* **Short task**:
In the listing below, locate the lines bearing the word "origin". Copy every one of them.

---*---

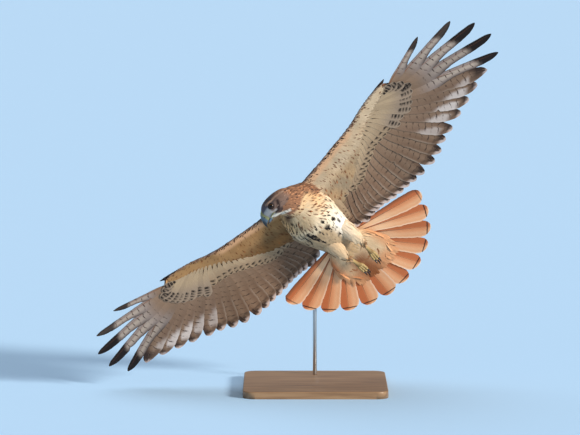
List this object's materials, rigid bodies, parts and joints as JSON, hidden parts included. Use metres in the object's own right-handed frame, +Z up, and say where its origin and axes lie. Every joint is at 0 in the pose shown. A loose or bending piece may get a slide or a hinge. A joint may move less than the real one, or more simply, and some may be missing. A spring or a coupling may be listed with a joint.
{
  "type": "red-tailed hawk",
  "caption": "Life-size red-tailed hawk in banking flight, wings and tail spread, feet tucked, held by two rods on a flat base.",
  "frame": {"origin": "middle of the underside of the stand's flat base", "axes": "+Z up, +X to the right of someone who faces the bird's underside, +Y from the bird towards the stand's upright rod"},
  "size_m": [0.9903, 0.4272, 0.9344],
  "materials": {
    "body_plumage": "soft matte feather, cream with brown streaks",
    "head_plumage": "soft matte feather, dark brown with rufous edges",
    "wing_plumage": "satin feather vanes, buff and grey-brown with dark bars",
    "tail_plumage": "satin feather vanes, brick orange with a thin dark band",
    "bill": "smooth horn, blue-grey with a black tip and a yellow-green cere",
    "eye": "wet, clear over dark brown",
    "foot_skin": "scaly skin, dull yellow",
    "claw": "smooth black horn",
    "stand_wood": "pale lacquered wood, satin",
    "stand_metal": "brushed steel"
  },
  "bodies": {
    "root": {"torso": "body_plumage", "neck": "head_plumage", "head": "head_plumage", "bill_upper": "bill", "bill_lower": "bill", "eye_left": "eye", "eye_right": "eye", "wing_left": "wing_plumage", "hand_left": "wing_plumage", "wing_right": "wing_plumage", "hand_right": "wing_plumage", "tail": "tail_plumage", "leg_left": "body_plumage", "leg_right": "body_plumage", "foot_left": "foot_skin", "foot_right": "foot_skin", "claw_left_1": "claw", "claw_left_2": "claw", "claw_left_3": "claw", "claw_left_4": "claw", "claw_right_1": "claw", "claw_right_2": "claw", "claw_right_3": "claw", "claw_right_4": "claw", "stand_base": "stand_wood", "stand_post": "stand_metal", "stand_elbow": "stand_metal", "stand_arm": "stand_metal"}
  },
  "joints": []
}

---*---

* **Reply**:
List this object's materials, rigid bodies, parts and joints as JSON, hidden parts included. Use metres in the object's own right-handed frame, +Z up, and say where its origin and axes lie. Every joint is at 0 in the pose shown. A loose or bending piece may get a slide or a hinge. A joint may move less than the real one, or more simply, and some may be missing. A spring or a coupling may be listed with a joint.
  "frame": {"origin": "middle of the underside of the stand's flat base", "axes": "+Z up, +X to the right of someone who faces the bird's underside, +Y from the bird towards the stand's upright rod"},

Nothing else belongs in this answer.